I was reading other reviews, and I just have to say I blew those guys out of the water with my perfect setting to read Walden at: on the dock looking out at Bear Pond in Maine, with loon calls echoing in the background and the sun setting. I'd definitely say this setting heightened my reading experience, which is probably why I gave this book five stars instead of four. But Walden was good. That's the real reason why I gave it five stars.

This wasn't a novel, and I went in expecting that. But I started to care about Thoreau like I did the other characters in all of Charlie's other books. Don't get me wrong--Thoreau annoyed me at times. The fact that he listed the official Latin genus names for all the animals and plants was highly irritating, and his comments about the gods idolizing him were pretentious to say the least. But I cared about his sojourn. I cared that he decided to go into the woods. True, town was very close and his constantly had visitors, but I liked the thought behind going to Walden. Good job, Thoreau. (Not that you need another compliment.)

Also, I'd like to take the time to reflect upon this personally. Last year, I went to Colorado. The short version is I didn't like it. Outward Bound is not my style and the kids athletic and all-American--so not me. There was a solo night, which means we went away from camp at the base of this mountain and sat alone under a tree for the night. I thought it'd be freaky, but that was the most enjoyable part of the whole week for me. I wrote, I drew, and I thought a lot. And I wrote this piece in the form of a letter, in which I contemplated over whether this was my Walden or not. I was leaning toward no, because I didn't feel anything. Mostly, I enjoyed being away from everything/everyone else.

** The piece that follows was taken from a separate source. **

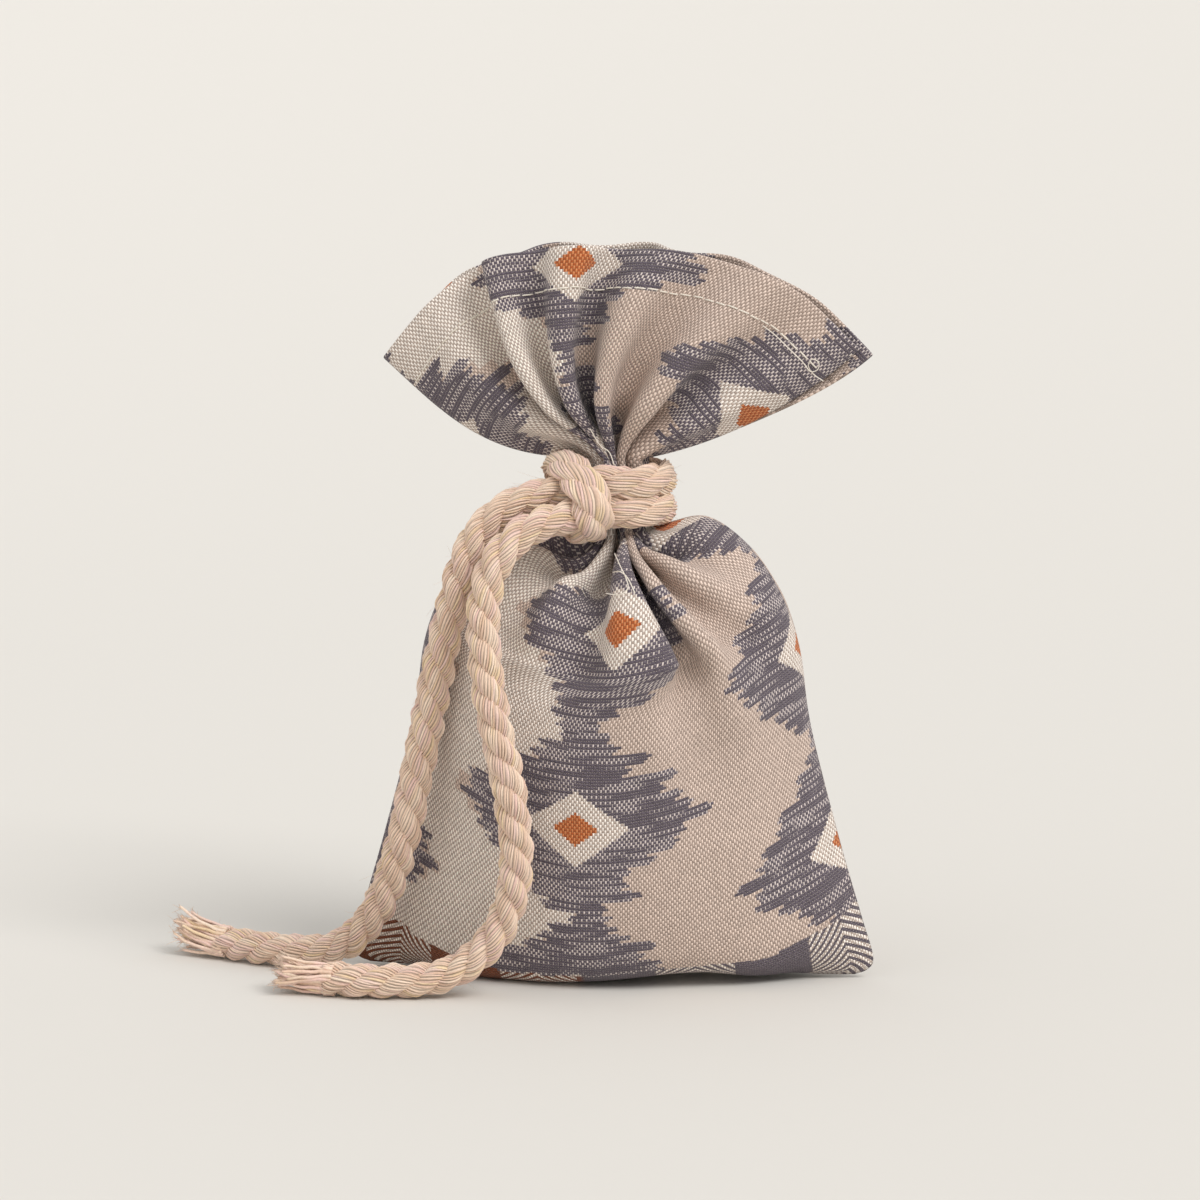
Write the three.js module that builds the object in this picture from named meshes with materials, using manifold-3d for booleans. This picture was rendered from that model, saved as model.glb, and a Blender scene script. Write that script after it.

But now things are different. If I had read Walden that summer, I probably would have barfed, because it represented how going into the woods is actually supposed to be a good time. I hate things that promote that, even now. But this summer I had a new perspective. It was more about the calm for me, the change. I looked into the spiritual and philosophical side more than the outdoorsy side. I especially loved when, toward the end, Thoreau made this comment like (and I'm just paraphrasing), "I came here for the exact reason I left." He knew things had to move on. He couldn't just sit in that house forever. And I couldn't just think about how hard this year is going to be. I just had to trust things are changing and life is moving on. I go to college next year, but at least I can take this book and this experience with me.